From the first, I found myself comparing it unfavorably to both Plutarch, and Dr. Fear's other course on Churchill (which is top notch). His lives of the Gracchi are good, but IMHO, Plutarch's lives of the Gracchi were better and more thorough. Funnily enough, I enjoyed his life of Hannibal the best. The worst was probably his lives of Scipio (elder and younger). Dr. Fear's uses a rhetorical device (the father walking the son down a row of statues of their ancestors) which might work in a real classroom, but was confusing and even a little silly on this audio book.
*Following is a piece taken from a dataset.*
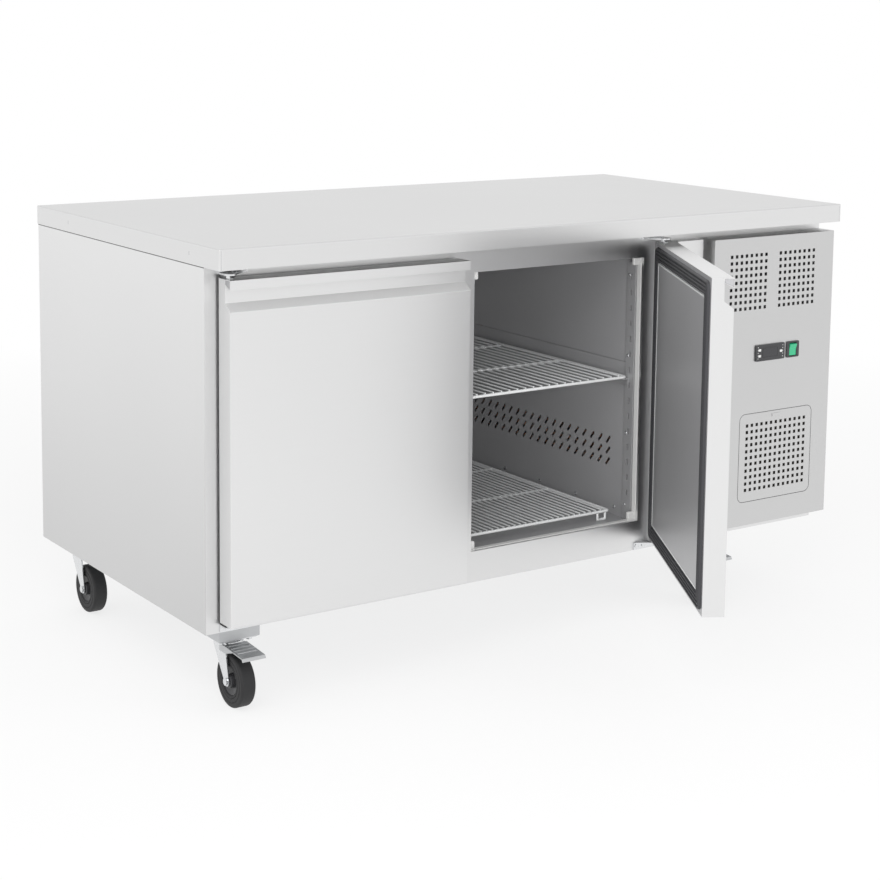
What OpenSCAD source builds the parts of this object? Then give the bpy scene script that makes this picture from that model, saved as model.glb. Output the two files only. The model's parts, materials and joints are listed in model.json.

Also, this format isn't really a good one if you are simply looking to learn more about Roman history. The transition from kingdom to republic is hardly mentioned, and the expansion of the republic is also glossed over. It may be possible to cover Roman history via a biography of its great men, but it would have to include more biographies, and be a great deal longer.
Still, if your only exposure to Roman history was in high school, you will probably find this interesting.
Do yourself a favor and go with Garrett Fagan's The History of Ancient Rome or Rome and the Barbarians by Kenneth Harl.
I have gone through several of the Great Courses on Roman history and have always been impressed, but Professor Fears did a terrible job with this one. This course is riddled with exaggerations and impositions of modern sensibilities and ideas onto historical figures.
He massively distorts the Stoic philosophy, presenting it as something much more familiar and attributing to it ideas that were developed by the early Christian church and others by Scottish and French Enlightenment philosophers.
He also treats the Roman concept of religion as if it were much the same as modern monotheism when in fact it was something entirely different, a blend of anthropomorphic polytheism and animism.
At one point he refers to Augustus as the Messiah, implying that this was how he was understood by contemporaries. In fact, the word Messiah does not mean 'savior', as Fears claims, but rather refers to a specific prophecy in the Hebrew bible and means "anointed one". For the Hebrews at the time to call Augustus this would have been unthinkable to them, and the Romans at the time would have no idea what such a term meant.
Fears takes the most sensationalist reports from historical sources, as well as long debunked myths (like that the Romans sewed the Carthaginian fields with salt so nothing would grow there ever again) and presents them unquestioned as historical facts.
His word choice is repetitive and on more than one occasion one can hear the producers giggling in the background when Fears makes a joke.